BIBLIOTECÁRIOS DA FICÇÃO I
Igor Mendes - 25 de outubro de 2023
A representação do profissional bibliotecário nos diversificados tipos de obras possuem tendência a extremos, de um lado temos o bibliotecário, o homem, o guardião do conhecimento, o detentor da sabedoria, e do outro lado a mulher, exigidora do silêncio absoluto, que ao presenciar qualquer micro flerte com a desordem se descontrola. Esses arquétipos da profissão raramente exprimem a verdade, claro que no contexto social existem tentativas de todas as formas de subestimar a atuação feminina e superestimar a atuação masculina e isso necessita sempre ser levado em consideração, porém, a representação do profissional é corriqueiramente limitado, não especificando sequer nenhum dos processos ou segmentos de atuação do bibliotecário. Pensando nisso resolvi produzir esse texto comentando sobre alguns(mas) profissionais bibliotecários(as) presentes em obras ficcionais, que de alguma forma proliferam mesmo que de maneira subconsciente o exercício profissional, assim como algumas bibliotecas existentes nos mais diversificados universos. Vale lembrar que esse é apenas o primeiro texto desta série, e seria impossível analisar todos os bibliotecários em todas as obras ficcionais já produzidas na história, pelo menos neste breve modelo de estudo. Outro ponto é que me atentarei a bibliotecários que foram importantes para mim enquanto público das obras.
Kaisa é a primeira bibliotecária sobre a qual gostaria de comentar, e sim, foi dela que surgiu a inspiração para o meu projeto de biblioteca digital, a biblioteca Kaisa. A personagem faz parte de uma série animada denominada Hilda de 2018, que por sua vez é inspirada em uma série de histórias em quadrinhos homônima, também conhecida como Hildafolk do quadrinista inglês Luke Pearson, porém a personagem foi criada de forma original para a animação, não estando presente nas histórias em quadrinhos.
O universo de Hilda retrata elementos da cultura escandinava e se encontra mergulhado em fantasia, sendo assim, não seria diferente com a bibliotecária, porém entre todas as representações da profissão que tive o prazer, ou não, de conhecer, essa de longe é uma das mais humanas. A observação do profissional durante os processos de busca e navegação pelas prateleiras, cria uma aproximação imperceptível com o usuário, o tato ao interagir. Um usuário que adentra a biblioteca e caminha em direção ao acervo, raramente se sentirá confortável em ser abordado com um “posso te ajudar?”. No contexto pós-moderno onde o indivíduo vive com base na necessidade de independência, esse tipo de interação mesmo que com boas intenções (o que nem sempre é o caso, pois muitos profissionais transparecem estar ameaçando aquela pobre alma em busca de alimento para o cérebro). A paciência e percepção talvez por serem tratados como virtudes e não conhecimento, muitas vezes acabam sendo excluídas da gama de competências do profissional, e impedem que o bibliotecário consiga distinguir um pedido de auxílio pelo olhar, do “não precisa vir aqui, estou bem sozinho”; identificar padrões comportamentais de leitura, mas não através do histórico de empréstimo do usuário e sim por conhecer o indivíduo, realmente se importar com a necessidade dele.
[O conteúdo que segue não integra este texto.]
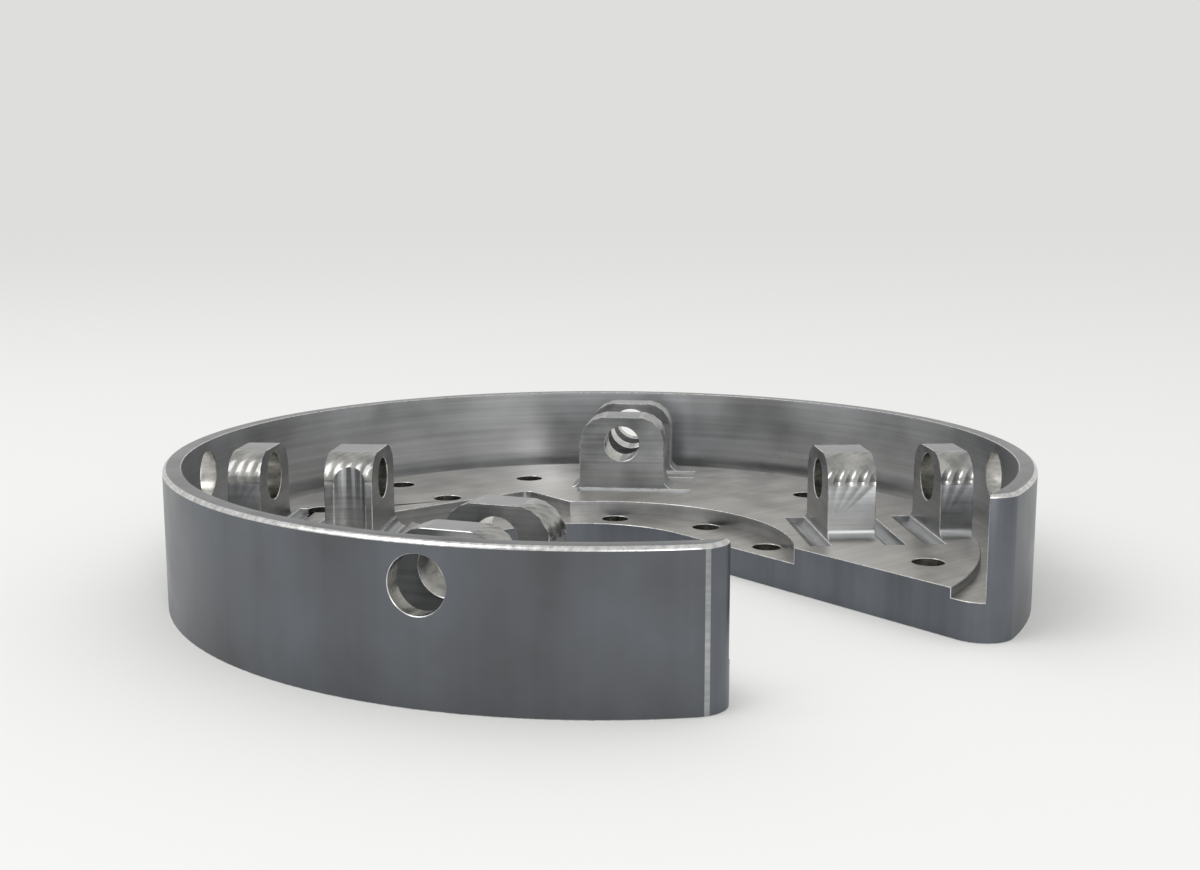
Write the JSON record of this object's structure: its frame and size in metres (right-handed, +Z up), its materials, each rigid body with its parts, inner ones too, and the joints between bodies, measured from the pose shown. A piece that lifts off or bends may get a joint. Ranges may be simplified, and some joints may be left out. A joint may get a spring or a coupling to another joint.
{
  "type": "cnc machined aluminium part",
  "caption": "Open-sided round tray housing machined from one aluminium billet, with a wide slot to its centre, pairs of bored lugs and a stepped recess.",
  "frame": {"origin": "axis of the round outer wall, in the plane of the flat underside", "axes": "+Z up out of the open tray, -Y out through the mouth of the slot, +X to the right seen from above with the slot towards the viewer"},
  "size_m": [0.25, 0.2433, 0.039],
  "materials": {
    "machined_aluminium": "as milled, satin, with fine cutter marks"
  },
  "bodies": {
    "root": {"ring_housing": "machined_aluminium"}
  },
  "joints": []
}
Wan Shi Tong, merece ser mencionado, mas não com a intenção inicial do texto (já me perdi neste ponto), pois trago a exemplificação de uma representação que jamais deveria ser utilizada como inspiração para a classe profissional. Presente em Avatar a Lenda de Aang de 2005, essa entidade espiritual, cuja forma é uma gigantesca coruja, conhecida como “aquele que sabe dez mil coisas”, possui como objetivo eterno a proteção de uma gigantesca biblioteca, localizada no meio do deserto, permitindo que novos conhecimentos fossem trazidos, mas não consultados. Claro que como uma criatura eterna, possui experiência teórica e prática de milênios sobre as formas em que os conhecimentos podem ser utilizados para fazer o mal. Porém, minha crítica não é sobre o que os usuários fazem com as informações apropriadas, muito menos com a disponibilização de materiais que possam ser nocivos para a sociedade, como um livro que ensine sobre a fabricação de explosivos, minha crítica a esse tipo de bibliotecário, é a preservação extrema do acervo, um livro que não pode ser tocado, nem lido, não possui motivo para existir, afinal faz sentido preservar algo que ninguém poderá ter acesso?. O egoísmo, a posse, o controle, tem sido associadas a classe com base na própria história da classe, algo que, a meu ver, jamais deve ser praticado em uma biblioteca.
Enfim, como a proposta da coluna Non Dormo Ancora se faz em publicar textos escritos em noites de insônia, e o amanhecer já começou a se impor, finalizo esse por aqui, já que se propusesse escrevê-los com calma em dias tranquilos de primavera, os mesmos jamais existiriam. A série contínua, mas não hoje.